How your Office Ping Pong Table Can Get in the Way of Increased Productivity

Paul Burrin, Vice President, Sage People

Paul Burrin, Vice President, Sage People

Is the office ping pong table a waste of space? New research from Sage People has found that employees find many fringe benefits, like office games, a distraction. Almost half of those surveyed think that having a ping pong or pool table in the office actually decreases productivity. Instead, employees say they value having the opportunity to have their voices heard by management and more flexible working structures.

The productivity problem

Companies spending money on benefits that aren’t adding value to the employee experience is just one example of how businesses are failing to understand their workforce. But why is it important to know more about the people working for you? Aside from building trust, having a better relationship, and making for a more enjoyable work experience, the impact on productivity can be huge. The IMF has found that productivity growth has slowed so much since 2008 that GDP in advanced economies should have been five per cent higher today–this represents a big opportunity for companies to get ahead of the competition by assessing the productivity in their own working environments. Instead though, the research, ‘Why your workforce isn’t working’ found that only 37 percent of respondents think they’re highly productive in their role, with respondents admitting that they are productive for less than 30 hours per week -that’s only 3.75 days out of a five-day working week. This is clearly an extensive issue.
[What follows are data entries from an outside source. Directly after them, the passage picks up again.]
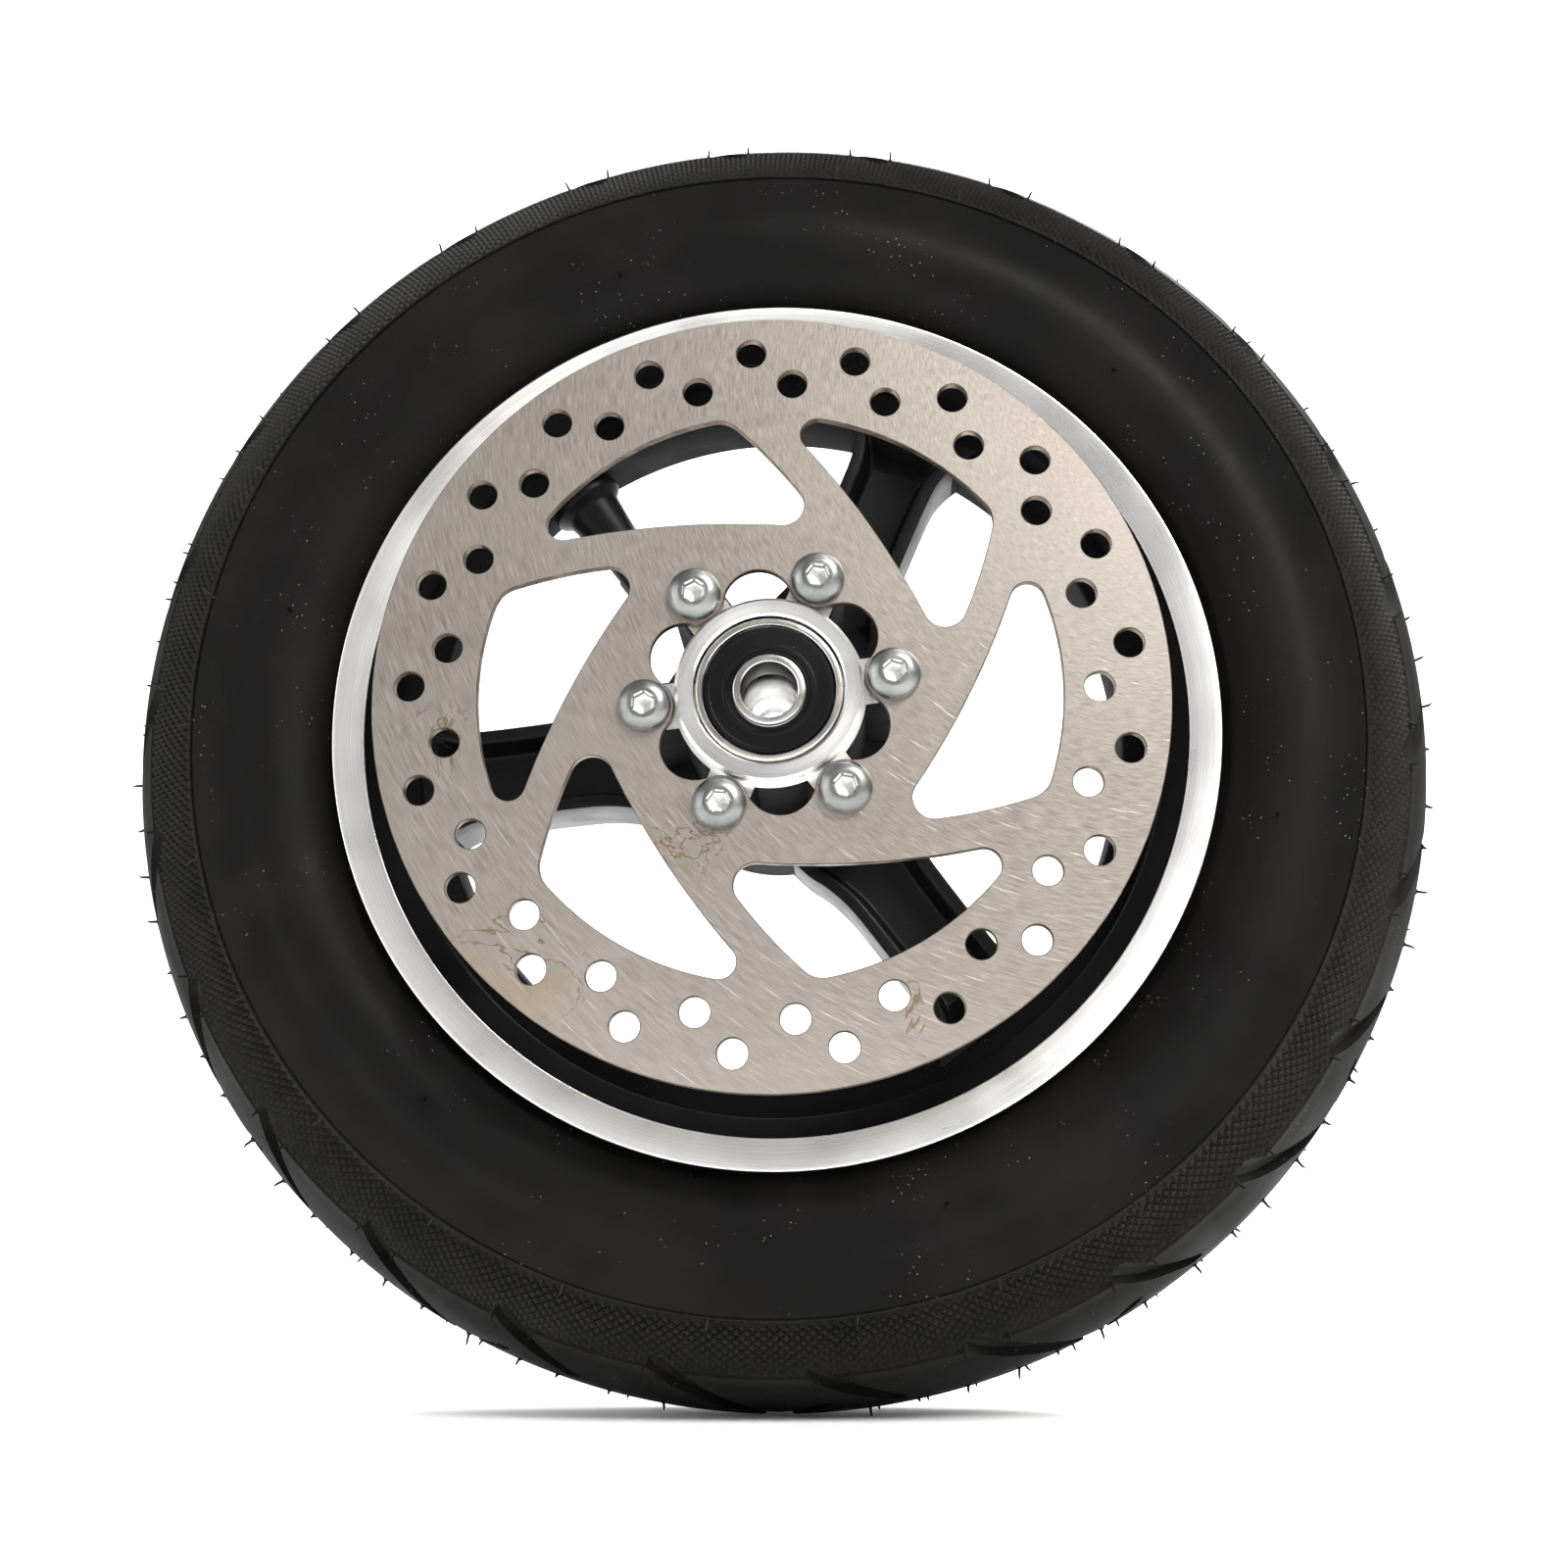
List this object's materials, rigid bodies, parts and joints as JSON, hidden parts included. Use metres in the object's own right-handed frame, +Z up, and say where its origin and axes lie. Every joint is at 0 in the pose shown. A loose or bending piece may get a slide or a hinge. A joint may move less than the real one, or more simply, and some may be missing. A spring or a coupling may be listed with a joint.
{
  "type": "scooter wheel",
  "caption": "Small undriven wheel: air tyre on a cast three-spoke rim, drilled brake disc screwed to the hub, sealed ball bearings for a stub axle, and a rubber tyre valve.",
  "frame": {"origin": "wheel centre: on the axle's line, in the tyre's middle plane", "axes": "+Y along the axle, pointing away from the brake disc; +Z up and +X to the right as seen from the disc side"},
  "size_m": [0.2488, 0.0774, 0.2488],
  "materials": {
    "tyre": "matt black rubber with a knurled shoulder",
    "black_casting": "satin black paint on a casting, machined bright at the flange ring and hub",
    "brushed_steel": "brushed stainless steel with fine scratches and light stains",
    "zinc_plate": "bright zinc plate",
    "bearing_steel": "ground bearing steel",
    "seal_rubber": "matt black rubber",
    "cage_steel": "pressed steel",
    "aluminium": "turned aluminium",
    "valve_rubber": "satin black rubber",
    "brass": "turned brass",
    "black_plastic": "matt black plastic"
  },
  "bodies": {
    "axle_sleeve": {"front_bearing_inner_ring": "bearing_steel", "rear_bearing_inner_ring": "bearing_steel", "spacer_tube": "aluminium"},
    "wheel": {"tyre": "tyre", "rim": "black_casting", "brake_rotor": "brushed_steel", "rotor_bolt_1": "zinc_plate", "rotor_bolt_2": "zinc_plate", "rotor_bolt_3": "zinc_plate", "rotor_bolt_4": "zinc_plate", "rotor_bolt_5": "zinc_plate", "rotor_bolt_6": "zinc_plate", "front_bearing_outer_ring": "bearing_steel", "front_bearing_outer_seal": "seal_rubber", "front_bearing_inner_seal": "seal_rubber", "rear_bearing_outer_ring": "bearing_steel", "rear_bearing_outer_seal": "seal_rubber", "rear_bearing_inner_seal": "seal_rubber", "valve_stem": "valve_rubber", "valve_tube": "brass", "valve_core": "brass"},
    "front_ball_set": {"front_bearing_cage": "cage_steel", "front_bearing_ball_1": "bearing_steel", "front_bearing_ball_2": "bearing_steel", "front_bearing_ball_3": "bearing_steel", "front_bearing_ball_4": "bearing_steel", "front_bearing_ball_5": "bearing_steel", "front_bearing_ball_6": "bearing_steel", "front_bearing_ball_7": "bearing_steel"},
    "rear_ball_set": {"rear_bearing_cage": "cage_steel", "rear_bearing_ball_1": "bearing_steel", "rear_bearing_ball_2": "bearing_steel", "rear_bearing_ball_3": "bearing_steel", "rear_bearing_ball_4": "bearing_steel", "rear_bearing_ball_5": "bearing_steel", "rear_bearing_ball_6": "bearing_steel", "rear_bearing_ball_7": "bearing_steel"},
    "valve_pin": {"valve_core_pin": "brass"},
    "dust_cap": {"valve_cap": "black_plastic"}
  },
  "joints": [
    {"name": "wheel_spin", "type": "hinge", "parent": "axle_sleeve", "child": "wheel", "pos_m": [0, 0, 0], "axis": [0, 1, 0], "continuous": true},
    {"name": "front_balls_roll", "type": "hinge", "parent": "axle_sleeve", "child": "front_ball_set", "pos_m": [0, -0.04095, 0], "axis": [0, 1, 0], "continuous": true},
    {"name": "rear_balls_roll", "type": "hinge", "parent": "axle_sleeve", "child": "rear_ball_set", "pos_m": [0, 0.026, 0], "axis": [0, 1, 0], "continuous": true},
    {"name": "valve_pin_press", "type": "slide", "parent": "wheel", "child": "valve_pin", "axis": [-0.6018, 0, 0.7986], "range_m": [0, 0.0012], "stiffness_N_per_m": 400, "springref_m": -0.002},
    {"name": "dust_cap_pull", "type": "slide", "parent": "wheel", "child": "dust_cap", "axis": [0.6018, 0, -0.7986], "range_m": [0, 0.0092]}
  ],
  "couplings": [
    {"joint": "front_balls_roll", "follows": "wheel_spin", "ratio": 0.6322},
    {"joint": "rear_balls_roll", "follows": "wheel_spin", "ratio": 0.6322}
  ]
}
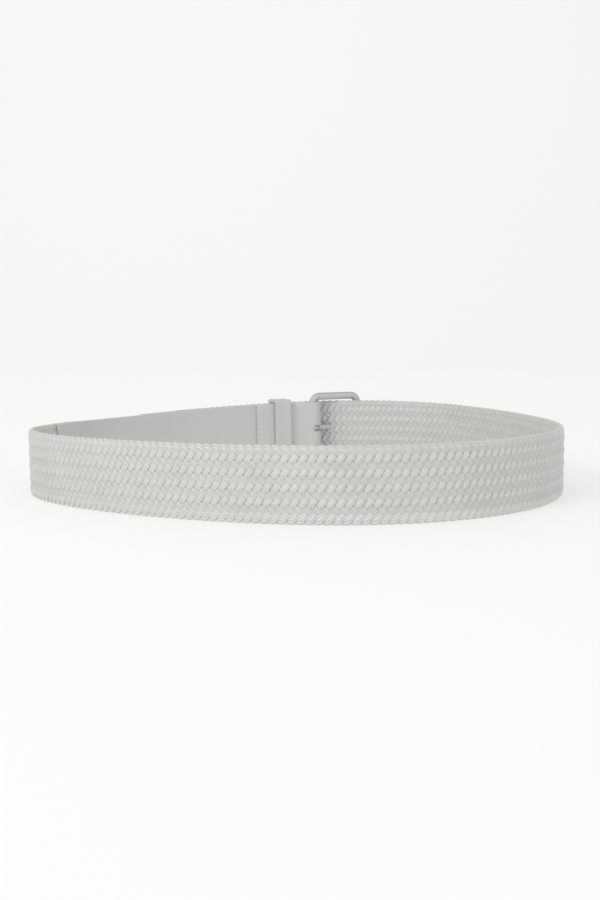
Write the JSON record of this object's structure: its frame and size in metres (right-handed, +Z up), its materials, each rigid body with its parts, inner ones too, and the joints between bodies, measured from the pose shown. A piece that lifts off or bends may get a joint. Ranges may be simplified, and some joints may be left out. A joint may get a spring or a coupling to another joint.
{
  "type": "braided belt fastened in a loop",
  "caption": "Flat braided belt with smooth leather ends, closed round to a rectangular pin buckle and a keeper loop, standing on its edge.",
  "frame": {"origin": "on the table under the middle of the belt's bounding box", "axes": "+Z up, +X to the picture's right along the loop's longest side, +Y away from the viewer towards the buckle"},
  "size_m": [0.2824, 0.246, 0.0454],
  "materials": {
    "braid": "matte pale grey-green braided cord",
    "leather": "smooth grey leather with a soft sheen and cut edges",
    "buckle_metal": "plain grey metal with a soft sheen"
  },
  "bodies": {
    "root": {"braid_strap": "braid", "leather_strap": "leather", "leather_tip": "leather", "keeper": "leather", "buckle_frame": "buckle_metal", "prong": "buckle_metal"}
  },
  "joints": []
}
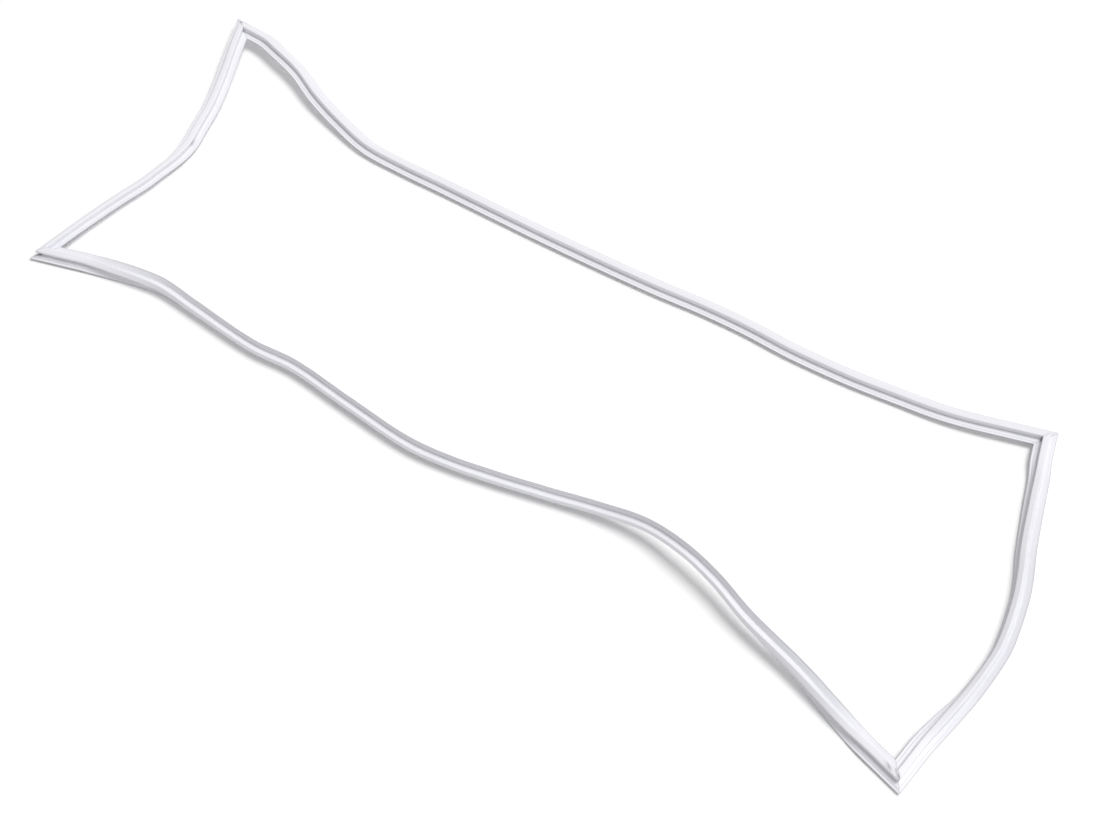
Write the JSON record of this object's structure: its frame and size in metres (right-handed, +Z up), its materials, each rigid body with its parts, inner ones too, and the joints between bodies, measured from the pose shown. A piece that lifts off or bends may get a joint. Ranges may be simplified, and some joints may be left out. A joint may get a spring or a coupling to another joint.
{
  "type": "refrigerator door gasket",
  "caption": "Closed loop of soft hollow door seal with mitred corners, a magnet pocket and a push-in dart, lying loosely as unpacked.",
  "frame": {"origin": "under the middle of the loop as it lies, at the height of the surface it rests on", "axes": "+X along the long sides, +Y across to the rear long side of the picture's view, +Z up, the magnet pocket uppermost"},
  "size_m": [1.6004, 0.5946, 0.049],
  "materials": {
    "soft_pvc": "light grey flexible PVC, satin",
    "magnet_rubber": "matt, ferrite-filled rubber, inside the pocket"
  },
  "bodies": {
    "root": {"gasket_profile": "soft_pvc", "magnet_strip_rear": "magnet_rubber", "magnet_strip_right": "magnet_rubber", "magnet_strip_near": "magnet_rubber", "magnet_strip_left": "magnet_rubber"}
  },
  "joints": []
}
What employees find valuable

So what can businesses do to reduce the productivity drain? What employees really value is being heard. The research found that for 65 percent of U.S. workers, feeling valued and recognized is the most important part of their day-to-day work experience which has a direct impact on productivity. Unfortunately, 48 percent of workers have never been asked by their employer about their workplace experiences and only 12 percent are asked on a regular basis what can be done to improve their experiences in order to improve productivity.

"Feeling valued and recognized is the most important part of employees’ day-to-day work experience which has a direct impact on productivity"

Finding out what your employees really want is a long debated issue. We hear endless stories about HR trying to get employee feedback through tools such as annual engagement surveys, but this alone isn’t enough and is far from effective. Only 20 percent of U.S. respondents see annual employee satisfaction surveys as very important to their experience at work. In fact, 19 percent actually see employee satisfaction surveys as a distraction, and put off completing them, making them another contributing factor to decreasing productivity in the workplace.

Developing and managing workforce experiences have the power to drastically improve recruitment, staff retention, and productivity, but it’s clear that many companies are stuck in outdated management practices.

Addressing the employee experience gap for better performance

Companies need to realize that careful listening and a personalized approach are key to improving workforce experiences. Half of the U.S. respondents feel that the HR team could increase the value it provides to employees by improving communications and feedback between employees and organization leadership. For example, by regularly talking with employees, HR would find out that almost half of the employees would like them to focus on ways to improve health and wellness in the workplace.

Examples like these show where companies can use modern HR and People technology to gather immediate feedback around key events in an employee’s journey. Then, for those businesses willing to take feedback from their employees and embrace new ideas, new technology can provide businesses with the means and flexibility to design, implement, and measure workforce experiences that make a tangible difference to employee acquisition, retention, and productivity. The more employers can make each day a more engaging experience, the better overall effect it will have on the business and people themselves.

The apparent disconnect between the employee and employer in what constitutes a valued and productive workforce experience, is alarming. Organizations must make it a priority to know what motivates and drives their people, and work with them to create positive workplace experiences, where people are doing their best work, and have a good sense of wellbeing–while improving productivity and a company’s bottom line in the meantime.